> _INPUT_:
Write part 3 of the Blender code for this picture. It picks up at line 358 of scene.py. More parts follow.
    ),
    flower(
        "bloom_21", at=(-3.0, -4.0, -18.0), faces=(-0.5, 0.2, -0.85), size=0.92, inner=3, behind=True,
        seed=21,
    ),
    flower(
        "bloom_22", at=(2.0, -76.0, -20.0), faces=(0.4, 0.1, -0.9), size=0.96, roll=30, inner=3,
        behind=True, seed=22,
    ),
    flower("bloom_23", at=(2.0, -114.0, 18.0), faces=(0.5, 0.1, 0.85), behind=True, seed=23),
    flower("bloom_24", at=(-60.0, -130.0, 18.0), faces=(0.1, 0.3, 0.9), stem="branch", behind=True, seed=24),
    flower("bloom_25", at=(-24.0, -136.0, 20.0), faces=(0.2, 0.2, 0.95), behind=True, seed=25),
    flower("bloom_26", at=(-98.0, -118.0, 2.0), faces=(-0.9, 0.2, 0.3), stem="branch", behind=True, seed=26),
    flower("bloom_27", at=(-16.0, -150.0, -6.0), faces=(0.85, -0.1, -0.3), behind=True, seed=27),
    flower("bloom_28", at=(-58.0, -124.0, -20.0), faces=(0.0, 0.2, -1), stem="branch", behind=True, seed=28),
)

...

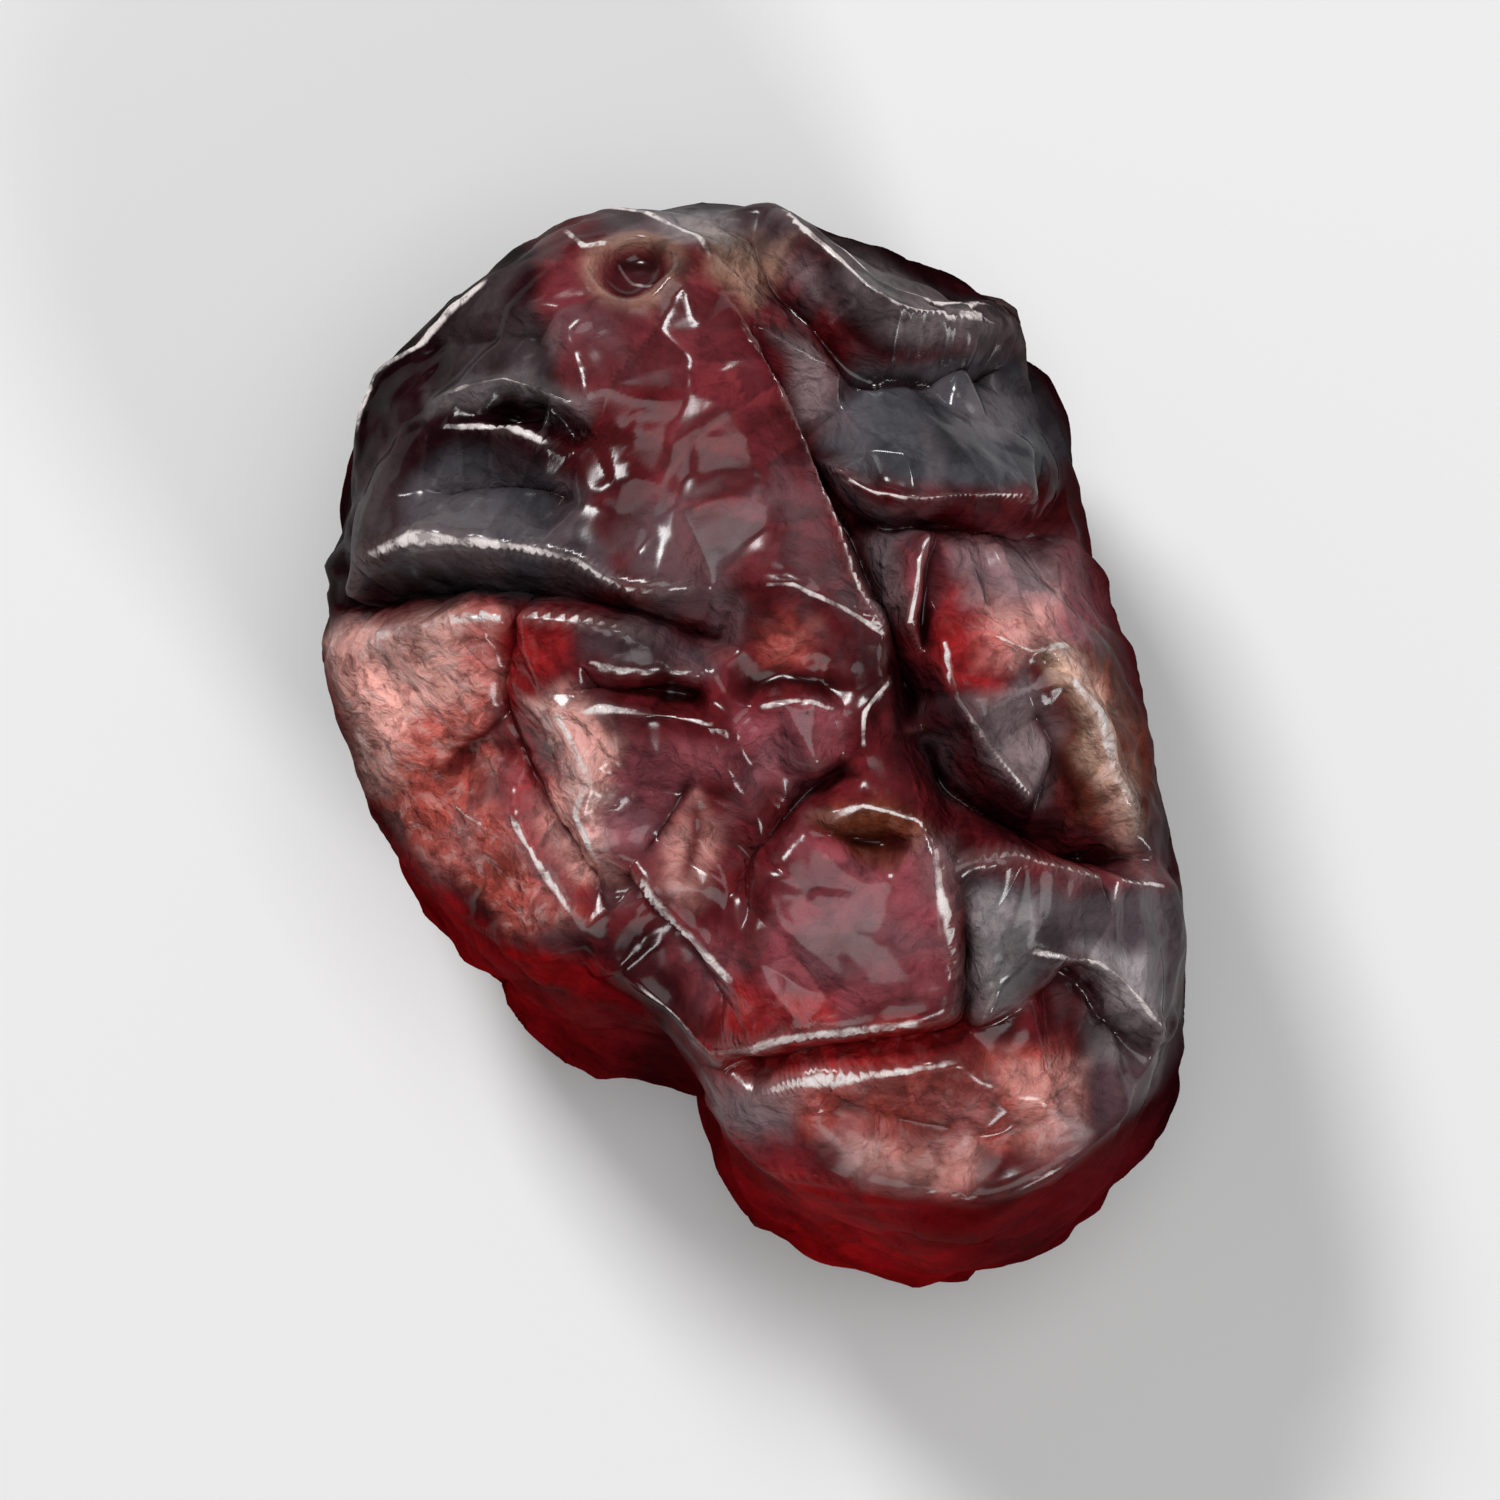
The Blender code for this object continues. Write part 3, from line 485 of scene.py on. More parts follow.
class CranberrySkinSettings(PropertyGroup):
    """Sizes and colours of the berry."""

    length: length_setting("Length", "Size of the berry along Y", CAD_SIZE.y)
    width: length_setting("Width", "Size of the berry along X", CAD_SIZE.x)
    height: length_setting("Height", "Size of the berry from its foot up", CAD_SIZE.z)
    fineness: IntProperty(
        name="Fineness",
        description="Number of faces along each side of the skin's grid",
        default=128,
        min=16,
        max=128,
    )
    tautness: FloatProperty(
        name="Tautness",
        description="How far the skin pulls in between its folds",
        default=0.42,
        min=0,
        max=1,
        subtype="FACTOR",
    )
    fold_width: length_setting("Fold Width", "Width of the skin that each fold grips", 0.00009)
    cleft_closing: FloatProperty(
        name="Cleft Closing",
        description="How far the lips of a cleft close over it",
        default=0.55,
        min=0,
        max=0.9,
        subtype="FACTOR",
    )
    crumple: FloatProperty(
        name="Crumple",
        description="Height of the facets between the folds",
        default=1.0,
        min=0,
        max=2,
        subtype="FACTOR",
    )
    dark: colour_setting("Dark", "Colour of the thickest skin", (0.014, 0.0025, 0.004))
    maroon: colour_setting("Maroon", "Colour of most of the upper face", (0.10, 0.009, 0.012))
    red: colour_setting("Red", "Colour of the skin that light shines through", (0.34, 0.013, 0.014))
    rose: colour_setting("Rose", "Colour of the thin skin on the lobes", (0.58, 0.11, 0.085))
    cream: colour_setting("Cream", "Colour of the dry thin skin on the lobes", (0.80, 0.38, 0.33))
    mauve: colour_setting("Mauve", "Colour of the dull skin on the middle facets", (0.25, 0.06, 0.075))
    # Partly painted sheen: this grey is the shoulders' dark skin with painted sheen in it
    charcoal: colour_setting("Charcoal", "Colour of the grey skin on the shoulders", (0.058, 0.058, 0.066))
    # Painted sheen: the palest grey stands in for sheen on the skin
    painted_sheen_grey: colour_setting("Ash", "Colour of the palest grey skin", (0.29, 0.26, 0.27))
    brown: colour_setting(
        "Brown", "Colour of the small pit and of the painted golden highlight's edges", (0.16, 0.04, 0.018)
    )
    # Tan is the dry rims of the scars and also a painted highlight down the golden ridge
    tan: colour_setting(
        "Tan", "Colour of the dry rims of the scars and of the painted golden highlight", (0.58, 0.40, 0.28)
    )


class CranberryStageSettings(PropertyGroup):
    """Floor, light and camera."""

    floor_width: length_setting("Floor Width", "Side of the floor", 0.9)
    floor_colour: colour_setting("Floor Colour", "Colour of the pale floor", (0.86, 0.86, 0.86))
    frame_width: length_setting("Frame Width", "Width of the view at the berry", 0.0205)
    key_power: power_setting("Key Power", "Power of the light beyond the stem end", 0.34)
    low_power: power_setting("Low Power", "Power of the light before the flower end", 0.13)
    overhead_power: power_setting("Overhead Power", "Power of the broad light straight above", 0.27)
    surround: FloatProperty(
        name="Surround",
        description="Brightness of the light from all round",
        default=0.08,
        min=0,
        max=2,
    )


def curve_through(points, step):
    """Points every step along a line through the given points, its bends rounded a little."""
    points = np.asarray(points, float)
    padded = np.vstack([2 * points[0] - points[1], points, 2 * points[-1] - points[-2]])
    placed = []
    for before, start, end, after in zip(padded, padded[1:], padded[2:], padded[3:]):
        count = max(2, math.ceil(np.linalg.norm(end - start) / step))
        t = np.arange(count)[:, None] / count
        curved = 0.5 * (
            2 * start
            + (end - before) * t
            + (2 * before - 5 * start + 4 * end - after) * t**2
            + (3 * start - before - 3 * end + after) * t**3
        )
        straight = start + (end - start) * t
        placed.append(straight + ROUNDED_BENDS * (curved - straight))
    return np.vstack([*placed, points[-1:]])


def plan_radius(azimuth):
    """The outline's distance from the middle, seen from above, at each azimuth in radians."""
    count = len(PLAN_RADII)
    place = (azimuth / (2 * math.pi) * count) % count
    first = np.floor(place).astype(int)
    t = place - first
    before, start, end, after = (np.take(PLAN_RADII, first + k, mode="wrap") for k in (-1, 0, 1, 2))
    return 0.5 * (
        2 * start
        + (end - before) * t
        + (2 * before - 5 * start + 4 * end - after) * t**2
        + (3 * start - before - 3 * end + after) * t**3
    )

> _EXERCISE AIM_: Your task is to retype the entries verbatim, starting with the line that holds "The Blender code for this object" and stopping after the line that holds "and colours of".

> _SOLUTION FOR THIS TASK_:
The Blender code for this object continues. Write part 3, from line 485 of scene.py on. More parts follow.
class CranberrySkinSettings(PropertyGroup):
    """Sizes and colours of the berry."""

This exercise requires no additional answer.